From quite early on in the pandemic, I've assumed that airborne transmission was highly likely (given that I'd heard about it in association with other diseases long before COVID-19 arrived), so I've always worn a mask from the outset. (Luckily, I also had a box of N95 masks that I'd been using as dust protection on industrial sites pre COVID-19.) Incidentally, my personal criteria for safe-distancing is based on the typical distance over which one could smell a smoker's cigarette smoke in that that smoke had been actually breathed out by the smoker. As most will know, a non-smoker can easily detect the presence of a smoker across a very large room without the need to set eye on him or her. *(Note, is not a recommendation, it's just what I do.)

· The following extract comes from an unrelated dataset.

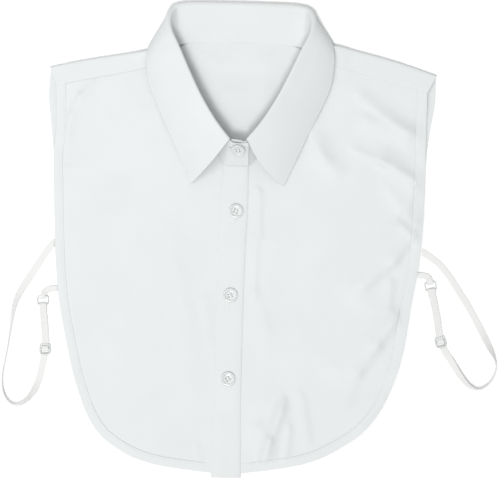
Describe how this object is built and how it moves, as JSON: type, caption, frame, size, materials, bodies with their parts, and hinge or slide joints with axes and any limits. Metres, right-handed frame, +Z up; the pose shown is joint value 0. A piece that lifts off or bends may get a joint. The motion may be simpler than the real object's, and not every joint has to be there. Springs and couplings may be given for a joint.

With reference to your comment about me writing an essay on the subject, I must say that I don't consider myself sufficiently qualified to do so. Even though I'm passionate about the topic, I'm not a doctor so my criticisms of those responsible for the opioid/OxyContin epidemic are essentially limited to 'failures of process'. True, I do have some knowledge of the matter as early on, I was going to be a pharmacist and my better half works in the medical game, so I have understood the crux of the addiction problem long before OxyContin came along not to mention that I've also numerous books the matter.
Another reason I feel strongly about the need for institutions to maintain a continuity of ideas across multiple generations is that over the years I've been on various standards committees and I have written a few standards (albeit not in this area), so the need to maintain standards is well ingrained upon my psyche.
I'd add one final point, which is that earlier today I reread my posts here and to me they read as if they've been written with the zealotry of a reformed opioid addict! Very fortunately, I can assure you that this has never been the case.
BTW, I agree with your point that my comments here on HN will easily get lost in the noise. Unfortunately, I killed off my personal web pages some years so I've no personal blog at the moment but I've been thinking about bringing it back in the near future. Of course, others if they so wish can always point journalists and other interested parties to these links. Methinks, that seems like a good idea.